Nicaragua’s low-lying Atlantic coast makes up more than half the country’s total landmass. It’s mostly composed of impenetrable mangrove swamps and jungle, and as such only a few places in the region attract visitors in any number: Bluefields, a raffish port town, the idyllic Pearl Lagoon just to the north, and the Corn Islands, which boast sandy beaches, swaying palm trees and a distinctly Caribbean atmosphere. Outside these areas, the coast remains an untouristed tangle of waterways and rainforests, and should be approached with caution and negotiated only with the aid of experienced locals and good supplies of food, water and insect repellent. Indeed, there is only one actual town in the northern half of the coast – Puerto Cabezas. Few travellers make the trip (flying is the only real transport option), but the impoverished town has a unique feel and is the best access point for the Miskito-speaking wildernesses of the northeast.
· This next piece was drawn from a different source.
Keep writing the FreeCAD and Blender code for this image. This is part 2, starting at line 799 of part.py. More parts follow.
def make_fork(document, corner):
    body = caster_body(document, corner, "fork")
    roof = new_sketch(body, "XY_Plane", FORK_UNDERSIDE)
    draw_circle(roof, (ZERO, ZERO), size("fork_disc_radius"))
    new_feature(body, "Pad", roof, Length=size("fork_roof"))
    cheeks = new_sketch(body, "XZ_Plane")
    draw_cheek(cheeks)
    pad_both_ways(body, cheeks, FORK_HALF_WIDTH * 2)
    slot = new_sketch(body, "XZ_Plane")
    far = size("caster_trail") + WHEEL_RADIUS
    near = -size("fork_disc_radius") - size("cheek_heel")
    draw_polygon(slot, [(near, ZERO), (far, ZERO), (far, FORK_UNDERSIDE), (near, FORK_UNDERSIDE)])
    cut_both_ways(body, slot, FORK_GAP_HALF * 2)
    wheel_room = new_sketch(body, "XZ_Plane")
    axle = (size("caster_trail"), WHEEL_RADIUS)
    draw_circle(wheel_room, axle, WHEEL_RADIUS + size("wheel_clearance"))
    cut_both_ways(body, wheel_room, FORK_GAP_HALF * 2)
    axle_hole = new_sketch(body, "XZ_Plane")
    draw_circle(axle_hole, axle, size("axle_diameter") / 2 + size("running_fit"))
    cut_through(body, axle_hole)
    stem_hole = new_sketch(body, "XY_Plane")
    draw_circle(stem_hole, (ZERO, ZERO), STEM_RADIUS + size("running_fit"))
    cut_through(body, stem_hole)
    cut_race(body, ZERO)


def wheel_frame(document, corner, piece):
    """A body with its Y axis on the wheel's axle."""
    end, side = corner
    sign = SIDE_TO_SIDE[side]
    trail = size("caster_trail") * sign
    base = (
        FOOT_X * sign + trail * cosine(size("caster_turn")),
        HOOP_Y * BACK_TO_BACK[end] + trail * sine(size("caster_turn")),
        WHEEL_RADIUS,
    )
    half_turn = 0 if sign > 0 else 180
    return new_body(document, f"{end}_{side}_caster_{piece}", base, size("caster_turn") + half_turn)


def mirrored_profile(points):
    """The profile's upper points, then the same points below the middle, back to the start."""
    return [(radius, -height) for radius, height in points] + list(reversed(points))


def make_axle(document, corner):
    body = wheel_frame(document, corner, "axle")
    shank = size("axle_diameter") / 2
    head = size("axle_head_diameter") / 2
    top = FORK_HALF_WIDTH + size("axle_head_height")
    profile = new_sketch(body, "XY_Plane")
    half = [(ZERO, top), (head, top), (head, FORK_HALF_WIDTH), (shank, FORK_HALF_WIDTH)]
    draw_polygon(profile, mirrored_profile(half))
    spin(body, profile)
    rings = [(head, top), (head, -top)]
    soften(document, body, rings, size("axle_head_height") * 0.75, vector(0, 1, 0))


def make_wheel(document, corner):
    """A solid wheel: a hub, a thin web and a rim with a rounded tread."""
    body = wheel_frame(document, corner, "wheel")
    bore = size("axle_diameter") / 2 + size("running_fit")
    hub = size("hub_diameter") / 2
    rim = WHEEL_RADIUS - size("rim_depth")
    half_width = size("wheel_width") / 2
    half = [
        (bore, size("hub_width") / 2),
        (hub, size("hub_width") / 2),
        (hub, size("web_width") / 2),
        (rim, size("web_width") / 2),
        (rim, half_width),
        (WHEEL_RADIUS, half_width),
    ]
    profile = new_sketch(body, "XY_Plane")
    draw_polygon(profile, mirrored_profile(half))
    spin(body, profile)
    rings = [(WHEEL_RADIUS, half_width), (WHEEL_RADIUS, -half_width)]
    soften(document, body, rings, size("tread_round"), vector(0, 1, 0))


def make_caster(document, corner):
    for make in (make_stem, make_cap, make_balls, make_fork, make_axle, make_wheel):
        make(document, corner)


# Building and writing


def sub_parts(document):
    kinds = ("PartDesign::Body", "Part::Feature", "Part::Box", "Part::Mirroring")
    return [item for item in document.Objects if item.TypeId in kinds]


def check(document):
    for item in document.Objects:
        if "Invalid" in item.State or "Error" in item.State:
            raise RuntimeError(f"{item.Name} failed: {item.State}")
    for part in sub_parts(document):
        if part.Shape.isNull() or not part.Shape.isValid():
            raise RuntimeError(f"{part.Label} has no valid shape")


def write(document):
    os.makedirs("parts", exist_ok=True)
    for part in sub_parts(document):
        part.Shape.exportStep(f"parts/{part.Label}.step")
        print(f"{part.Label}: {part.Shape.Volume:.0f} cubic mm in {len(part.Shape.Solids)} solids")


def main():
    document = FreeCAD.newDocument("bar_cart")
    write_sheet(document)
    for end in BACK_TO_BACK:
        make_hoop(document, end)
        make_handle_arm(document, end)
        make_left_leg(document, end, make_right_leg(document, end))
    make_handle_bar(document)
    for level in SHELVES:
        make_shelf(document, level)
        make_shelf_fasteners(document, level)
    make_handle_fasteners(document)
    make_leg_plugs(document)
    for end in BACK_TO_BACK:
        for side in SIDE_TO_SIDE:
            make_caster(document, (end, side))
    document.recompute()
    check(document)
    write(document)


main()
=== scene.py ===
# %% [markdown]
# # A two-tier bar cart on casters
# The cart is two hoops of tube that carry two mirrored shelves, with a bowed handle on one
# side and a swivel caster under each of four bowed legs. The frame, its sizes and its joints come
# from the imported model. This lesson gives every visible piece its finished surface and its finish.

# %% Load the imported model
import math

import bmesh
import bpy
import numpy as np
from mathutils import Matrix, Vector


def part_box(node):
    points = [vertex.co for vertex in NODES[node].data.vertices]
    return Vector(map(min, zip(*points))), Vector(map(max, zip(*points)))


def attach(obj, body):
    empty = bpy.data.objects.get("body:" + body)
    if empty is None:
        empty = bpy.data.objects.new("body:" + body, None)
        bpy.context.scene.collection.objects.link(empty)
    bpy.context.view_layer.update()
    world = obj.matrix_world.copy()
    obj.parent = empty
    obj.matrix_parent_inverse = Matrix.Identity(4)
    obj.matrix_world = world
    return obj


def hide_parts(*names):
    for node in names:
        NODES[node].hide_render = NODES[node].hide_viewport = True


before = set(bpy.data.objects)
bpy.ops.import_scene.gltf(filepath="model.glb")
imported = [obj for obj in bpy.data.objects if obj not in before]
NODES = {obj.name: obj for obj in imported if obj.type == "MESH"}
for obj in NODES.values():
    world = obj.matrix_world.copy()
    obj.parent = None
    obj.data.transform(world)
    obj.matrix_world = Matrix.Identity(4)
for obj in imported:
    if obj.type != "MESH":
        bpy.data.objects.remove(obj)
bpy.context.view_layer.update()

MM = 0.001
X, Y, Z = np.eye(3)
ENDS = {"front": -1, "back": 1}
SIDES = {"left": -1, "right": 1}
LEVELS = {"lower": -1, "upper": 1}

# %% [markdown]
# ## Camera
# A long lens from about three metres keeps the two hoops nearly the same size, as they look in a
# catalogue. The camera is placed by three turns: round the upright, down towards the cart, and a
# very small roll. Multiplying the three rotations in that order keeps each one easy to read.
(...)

The possibilities for ecotourism in this vast, isolated coastal region are obvious, though a scarcity of resources and a lack of cooperation between central and local government have so far stymied all progress, while the long-discussed highway linking Managua and Bluefields has failed to leave the drawing board.

Bilwi (Puerto Cabezas)

Small and scruffy PUERTO CABEZAS, or BILWI, as it’s been officially named in defiance of central governmental control (the name means “snake leaf” in the Mayangna-Sumo indigenous tongue), is the most important town north of Bluefields and south of La Ceiba in Honduras. Everyone seems to have come to this town of thirty thousand people in order to do some kind of business, whether it be a Miskito fisherman walking the streets with a day’s catch of fish dangling from his hand, a lumber merchant selling planks to foreign mills, or the government surveyors working on the all-season paved road through the jungle that may one day link the town with Managua. The people are mostly welcoming, and more used to foreigners than you might expect, thanks to a relatively heavy NGO presence.
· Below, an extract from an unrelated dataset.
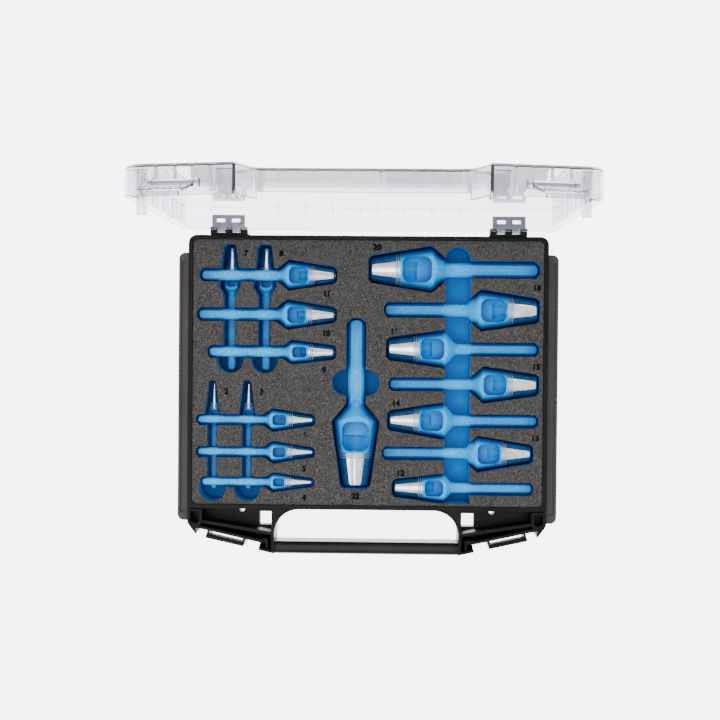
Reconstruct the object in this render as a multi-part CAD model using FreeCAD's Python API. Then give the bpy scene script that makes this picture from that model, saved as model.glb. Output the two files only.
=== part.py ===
import FreeCAD, Part
import math
import os
from collections import namedtuple

# A boxed set of eighteen drive hole punches: a black case with a clear hinged
# lid, a two-colour foam insert, and the punches lying in its pockets.
# +X is the right-hand side, -Y the front with the carry handle, +Z up.
# The origin is the centre of the case's underside. Millimetres throughout.

V = FreeCAD.Vector

# Case
caseHalfWidth = 172.5
trayBack = 155.0
trayFront = -108.0
rimHeight = 46.0
wall = 4.0
floorThickness = 2.6
cornerRadius = 8.0
edgeChamfer = 2.0

# Front blocks each side of the carry handle
blockInner = 88.5
blockCorner = (163.0, -134.5)
blockFront = -151.0
blockSide = -122.0
blockTop = 45.0
blockBottom = 5.0
blockFloor = 16.0
blockWall = 2.6
blockCornerRadius = 7.0

# Carry handle
gripDepth = 12.0
gripBottom = 10.0
gripTop = 40.0
gripRadius = 4.5
archRadius = 24.0
rimLip = 1.4

# Side rails
railWidth = 11.0
railFront = -121.0
railBack = 138.5
railBottom = 26.0
railTop = 34.0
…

The town’s amenities are all scattered within a few blocks of the Parque Central, a few hundred metres west of the seafront. The water at the small local beach below the hotels can be clear and blue if the wind is blowing from the northeast, although the townspeople usually head to Bocana beach a few kilometres north of town; taxis can take you here. The river water is not safe to bathe in and you need to watch your belongings as there are often a few dodgy characters around.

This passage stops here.